Exercise >> From the records below, transcribe only the lines running from the one with "What build123d script" through the one with "# +X to the". Keep both of those end lines.

Dataset items >>
◆ ◆ ◆ ◆

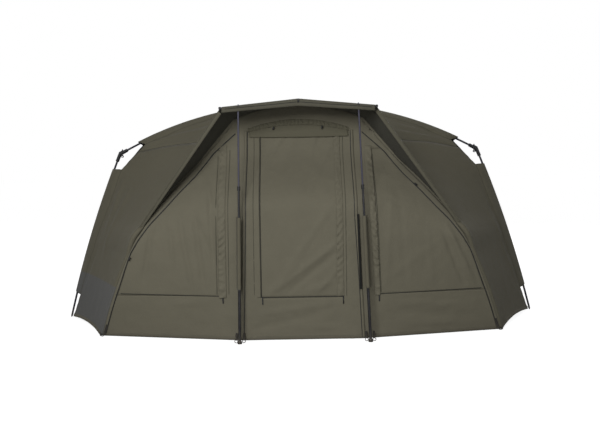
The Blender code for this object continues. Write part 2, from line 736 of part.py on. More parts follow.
def build_brow_bar():
    # A rod bent at the apex, with a moulded end at each corner, an apex block and two eyelets
    radius = BROW_BAR_DIAMETER / 2
    apex = Vector((0.0, BROW_Y, BROW_APEX_HEIGHT))
    corners = [Vector((side * BROW_HALF_WIDTH, BROW_Y, BROW_CORNER_HEIGHT)) for side in (-1.0, 1.0)]
    bm = bmesh.new()
    swept_tube(bm, [corners[0], apex, corners[1]], Vector((0, 1, 0)), radius, 0.0, TUBE_SIDES)
    bar = add_object("brow_bar", bm, "plastic", PLASTIC, 0.4)
    for number, point in enumerate((*corners, apex)):
        block = bmesh.new()
        bmesh.ops.create_cube(block, size=BROW_END_SIZE)
        bmesh.ops.bevel(
            block, geom=block.edges[:], offset=BROW_END_CHAMFER, segments=1, affect="EDGES",
        )
        place(block, block.verts, Matrix.Identity(3), point)
        block_object = add_object(f"brow_block_{number}", block, "plastic", PLASTIC, 0.4)
        modifier_boolean(bar, block_object, "UNION")
    for side_name, side in SIDES.items():
        foot, tip = storm_line(side_name)
        axis = (tip - foot).normalized()
        centre = tip - axis * STORM_TIP_RISE
        outer = EYELET_DIAMETER / 2
        inner = STORM_SPIGOT_DIAMETER / 2 + FIT_GAP * 2
        half = EYELET_THICKNESS * 2
        eyelet = bmesh.new()
        reach = outer + STORM_STANDOFF
        add_box(eyelet, EYELET_DIAMETER, reach, EYELET_THICKNESS)
        middle = centre + Vector((0.0, reach / 2 - outer, 0.0))
        place(eyelet, eyelet.verts, frame_from(axis, Vector((1, 0, 0))), middle)
        tab = add_object(f"eyelet_{side_name}", eyelet, "plastic", PLASTIC, 0.4)
        modifier_boolean(bar, tab, "UNION")
        hole = cylinder_object(
            f"eyelet_hole_{side_name}", centre - axis * half, centre + axis * half,
            inner, SOCKET_SIDES, Vector((1, 0, 0)),
        )
        modifier_boolean(bar, hole, "DIFFERENCE")


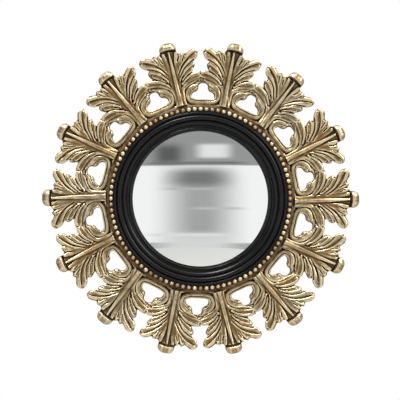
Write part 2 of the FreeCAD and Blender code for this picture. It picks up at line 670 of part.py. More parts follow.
def main():
    """Make and write every piece."""
    os.makedirs("parts", exist_ok=True)
    leaf_angles = [PITCH * (number + 0.5) for number in range(LEAF_COUNT)]
    scroll_angles = [PITCH * number for number in range(LEAF_COUNT)]
    leaf, scroll = make_leaf(), make_scroll()
    for number, angle in enumerate(leaf_angles, 1):
        save(f"acanthus_leaf_{number:02d}", clockwise(leaf, angle))
    for number, angle in enumerate(scroll_angles, 1):
        save(f"scroll_link_{number:02d}", clockwise(scroll, angle))
    carving_screw = (CARVING_SCREW_CIRCLE, RING_BACK, CARVING_SCREW_RADIUS, CARVING_SCREW_LENGTH)
    save("leaf_screws", screws_round(leaf_angles, *carving_screw))
    save("link_screws", screws_round(scroll_angles, *carving_screw))
    save("ring_frame", make_ring())
    save("bead_ring", make_bead_ring())
    save("ebonised_slip", make_slip())
    save("mirror_glass", make_glass())
    save("glass_gasket", make_gasket())
    save("glass_retainer", make_retainer())
    save("backing_board", make_board())
    button = make_button()
    for number, angle in enumerate(button_angles(), 1):
        save(f"turn_button_{number}", clockwise(button, angle))
    save("button_screws", screws_round(button_angles(), BUTTON_PIVOT_CIRCLE, BUTTON_BACK,
                                       BUTTON_SCREW_RADIUS, BUTTON_SCREW_LENGTH))
    save("hanger_plate", make_hanger())
    hanger_screws = [screw(side * HANGER_SCREW_SPACING / 2, HANGER_CIRCLE, HANGER_BACK, HANGER_SCREW_RADIUS,
                           HANGER_SCREW_LENGTH) for side in (-1, 1)]
    save("hanger_screws", Part.makeCompound(hanger_screws))
    save("wall_pad_right", make_pad(180 - PAD_ANGLE))
    save("wall_pad_left", make_pad(180 + PAD_ANGLE))


if __name__ == "__main__":
    main()
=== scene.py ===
"""Dressing of a convex butler's mirror: carved gilt leaves, bead moulding, black slip and domed glass.

Sizes in the classes below are millimetres, and become metres where a mesh is put in its place. A carving
is worked standing straight up: u is sideways, v is outward from the mirror's centre and d is forward from
the wall. It is then turned to its place on the ring.
"""

import logging
import math
import random
from dataclasses import dataclass, replace
from enum import Enum
from typing import ClassVar, Sequence

import bmesh
import bpy
import numpy as np
from mathutils import Matrix, Vector
from mathutils.bvhtree import BVHTree
from mathutils.kdtree import KDTree


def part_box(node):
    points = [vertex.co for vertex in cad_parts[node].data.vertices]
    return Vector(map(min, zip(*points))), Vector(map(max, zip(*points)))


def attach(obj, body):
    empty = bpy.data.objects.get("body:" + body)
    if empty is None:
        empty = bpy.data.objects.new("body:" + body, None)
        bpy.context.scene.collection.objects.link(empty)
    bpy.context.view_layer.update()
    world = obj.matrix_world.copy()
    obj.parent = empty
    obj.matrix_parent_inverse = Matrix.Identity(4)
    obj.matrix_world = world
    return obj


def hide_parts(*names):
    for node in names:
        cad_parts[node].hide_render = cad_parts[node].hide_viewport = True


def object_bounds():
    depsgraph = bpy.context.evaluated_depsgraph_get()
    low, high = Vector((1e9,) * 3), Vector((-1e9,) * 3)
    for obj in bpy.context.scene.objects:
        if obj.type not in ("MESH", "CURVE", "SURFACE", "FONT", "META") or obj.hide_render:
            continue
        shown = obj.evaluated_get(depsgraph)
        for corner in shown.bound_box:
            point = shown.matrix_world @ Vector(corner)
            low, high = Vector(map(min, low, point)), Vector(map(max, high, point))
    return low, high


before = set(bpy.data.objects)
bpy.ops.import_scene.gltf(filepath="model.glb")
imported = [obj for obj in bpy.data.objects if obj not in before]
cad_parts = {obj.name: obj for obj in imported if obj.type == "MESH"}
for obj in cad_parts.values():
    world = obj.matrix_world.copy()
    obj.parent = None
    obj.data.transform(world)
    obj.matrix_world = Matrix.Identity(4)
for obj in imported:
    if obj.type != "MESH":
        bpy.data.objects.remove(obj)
cad_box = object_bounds()

log = logging.getLogger("mirror")

MM = 0.001
LEAVES = 14
PITCH = 360.0 / LEAVES
GLASS_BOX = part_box("mirror_glass")
CENTRE_Z = (GLASS_BOX[0].z + GLASS_BOX[1].z) / 2

# In millimetres: vertices closer than WELD are made one, and a length below HAIR counts as nothing.
WELD = 0.002
HAIR = 1e-6

Pair = tuple[float, float]
Colour = tuple[float, float, float]
Mesh = bpy.types.Mesh
Material = bpy.types.Material
Socket = bpy.types.NodeSocket


# ---------------------------------------------------------------- places and small tools
def standing(angle: float) -> Matrix:
    """Matrix from a piece's own axes in millimetres to its place on the ring.

    Args:
        angle: Degrees clockwise from the top, seen from the front.

    Returns:
        The 4x4 matrix, which turns (u, v, d) into metres in the part's frame.
    """
    cos, sin = math.cos(math.radians(angle)) * MM, math.sin(math.radians(angle)) * MM
    return Matrix(((cos, sin, 0, 0), (0, 0, -MM, 0), (-sin, cos, 0, CENTRE_Z), (0, 0, 0, 1)))


def smooth_path(points: Sequence[Sequence[float]], count: int) -> np.ndarray:
    """Points on a smooth curve through the given ones.

    Args:
        points: Two or more points, each with two or three numbers.
        count: How many points to give back.

    Returns:
        An array with one row for each point.
    """
    given = np.array(points, float)
    padded = np.vstack([2 * given[0] - given[1], given, 2 * given[-1] - given[-2]])
    place = np.linspace(0, len(given) - 1, count)
    start = np.minimum(place.astype(int), len(given) - 2)
    t = (place - start)[:, None]
    a, b, c, d = (padded[start + step] for step in range(4))
    return 0.5 * (2 * b + (c - a) * t + (2 * a - 5 * b + 4 * c - d) * t**2 + (3 * b - a - 3 * c + d) * t**3)


def new_object(name: str, mesh: Mesh) -> bpy.types.Object:
    """Put a mesh in the scene as an object of that name."""
    made = bpy.data.objects.new(name, mesh)
    bpy.context.scene.collection.objects.link(made)
    return made


def settled(made: bpy.types.Object, name: str) -> Mesh:
    """The plain mesh that an object and its modifiers come to.

    Args:
        made: The object, which is deleted.
        name: Name of the mesh.

    Returns:
        A mesh that depends on nothing else.
    """
    bpy.context.view_layer.update()
    graph = bpy.context.evaluated_depsgraph_get()
    mesh = bpy.data.meshes.new_from_object(made.evaluated_get(graph), depsgraph=graph)
    mesh.name = name
    old = made.data
    bpy.data.objects.remove(made)
    if old.users == 0 and isinstance(old, Mesh):
        bpy.data.meshes.remove(old)
    return mesh


def points_of(mesh: Mesh) -> np.ndarray:
    """The places of a mesh's vertices, one row each."""
    flat = np.empty(len(mesh.vertices) * 3, np.float32)
    mesh.vertices.foreach_get("co", flat)
    return flat.reshape(-1, 3).astype(float)


def normals_of(mesh: Mesh) -> np.ndarray:
    """The directions that a mesh's vertices face, one row each."""
    flat = np.empty(len(mesh.vertices) * 3, np.float32)
    mesh.vertex_normals.foreach_get("vector", flat)
    return flat.reshape(-1, 3).astype(float)


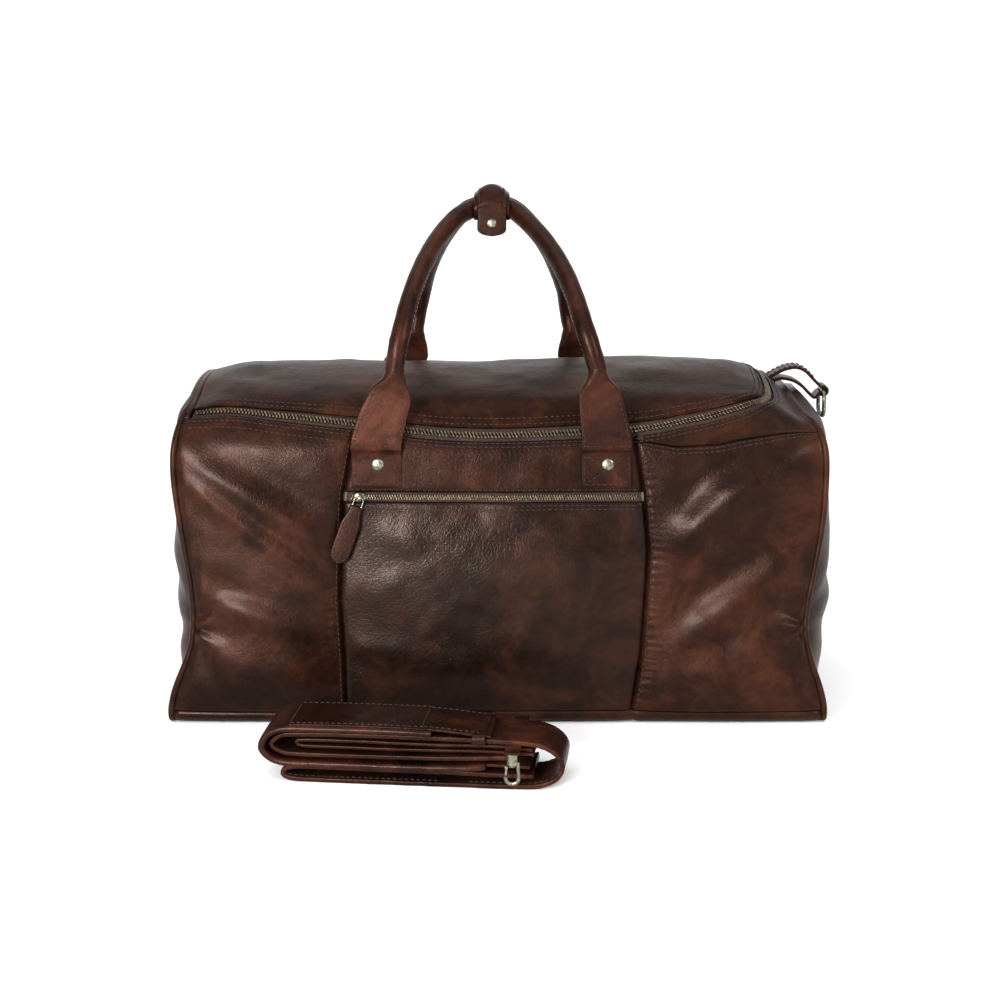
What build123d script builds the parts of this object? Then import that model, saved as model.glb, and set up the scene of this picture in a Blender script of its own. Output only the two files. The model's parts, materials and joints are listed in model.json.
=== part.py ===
from build123d import *
from math import atan2, cos, degrees, radians, sin
import os

# A soft leather weekender bag. The origin is the centre of the base on the floor:
# +X to the right end, -Y to the front, +Z up. All sizes are in millimetres.

# ---------------------------------------------------------------- driving dimensions
BODY_LENGTH = 548.0        # between the centres of the two end pipings
BODY_DEPTH = 256.0
CROWN_HEIGHT = 286.0       # top of the closed lid
SHOULDER_HEIGHT = 232.0    # where the upright walls start to turn in
SHOULDER_R = 42.0
BASE_R = 20.0
SKIN = 3.0                 # leather with its stiffening
PIPING_R = 3.0
BASE_SEAM_Z = 12.0

CENTRE_PANEL_HALF = 130.0  # seams at both sides of the pocket panel
POCKET_ZIP_Z = 197.5
POCKET_SLOT_HALF = 4.0
GUSSET_SEAM_Z = 243.5

ZIP_ANGLE = 30.0           # slope of the shoulder where the main zip runs
ZIP_RIGHT = 232.0          # where the zip crosses the top near the right end
ZIP_CORNER_R = 80.0
ZIP_SLOT_HALF = 7.0        # leather edge to the middle of the zip
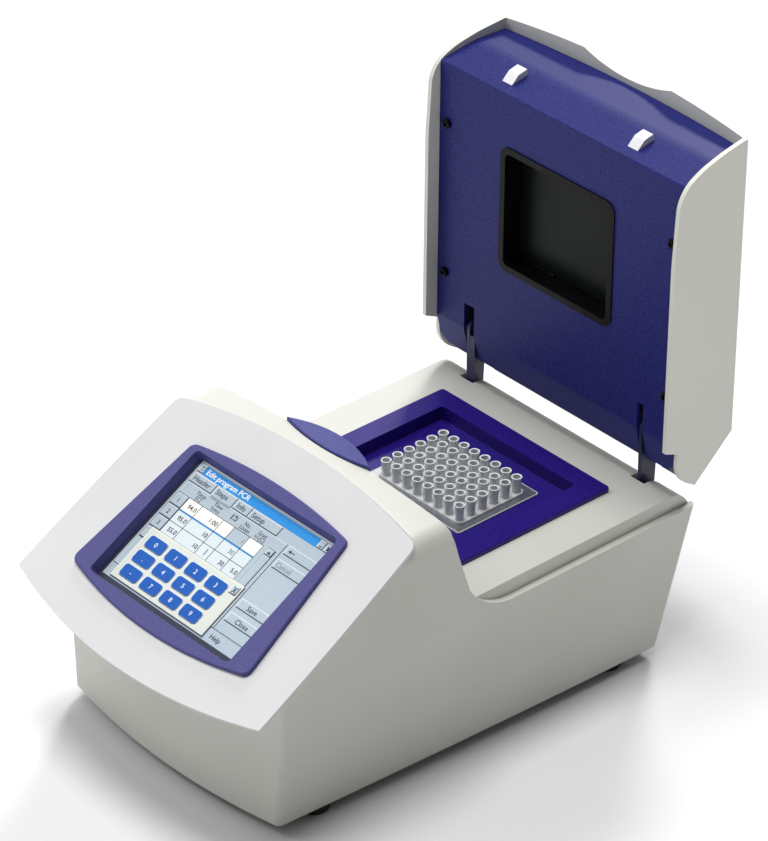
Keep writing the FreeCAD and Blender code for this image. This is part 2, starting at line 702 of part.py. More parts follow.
def make_fan_frame():
    """Square fan frame with motor hub and four struts."""
    half = FAN_SIZE / 2
    frame = plate(0, BLOCK_Y, FAN_SIZE, FAN_SIZE, FAN_FLOOR_Z, FAN_DEPTH, 5.0)
    frame = frame.cut(cylinder((0, BLOCK_Y, 0), (0, 0, 1), half - 2.0, 60.0))
    hub = cylinder((0, BLOCK_Y, FAN_FLOOR_Z), (0, 0, 1), 19.0, 3.0)
    struts = []
    for index in range(4):
        strut = box(15.0, half - 1.0, -2.0, 2.0, FAN_FLOOR_Z, FAN_FLOOR_Z + 2.4)
        strut.rotate(VECTOR(0, 0, 0), VECTOR(0, 0, 1), 45 + 90 * index)
        strut.translate(VECTOR(0, BLOCK_Y, 0))
        struts.append(strut)
    pin = cylinder((0, BLOCK_Y, FAN_FLOOR_Z + 2.0), (0, 0, 1), 2.0, 16.0)
    holes = []
    for x in (-41.3, 41.3):
        for y in (-41.3, 41.3):
            holes.append(cylinder((x, BLOCK_Y + y, 0), (0, 0, 1), 2.2, 60.0))
    return fuse_all([frame, hub, pin] + struts).cut(holes)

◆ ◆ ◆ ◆

Result of the exercise >>
What build123d script builds the parts of this object? Then import that model, saved as model.glb, and set up the scene of this picture in a Blender script of its own. Output only the two files. The model's parts, materials and joints are listed in model.json.
=== part.py ===
from build123d import *
from math import atan2, cos, degrees, radians, sin
import os

# A soft leather weekender bag. The origin is the centre of the base on the floor:
# +X to the right end, -Y to the front, +Z up. All sizes are in millimetres.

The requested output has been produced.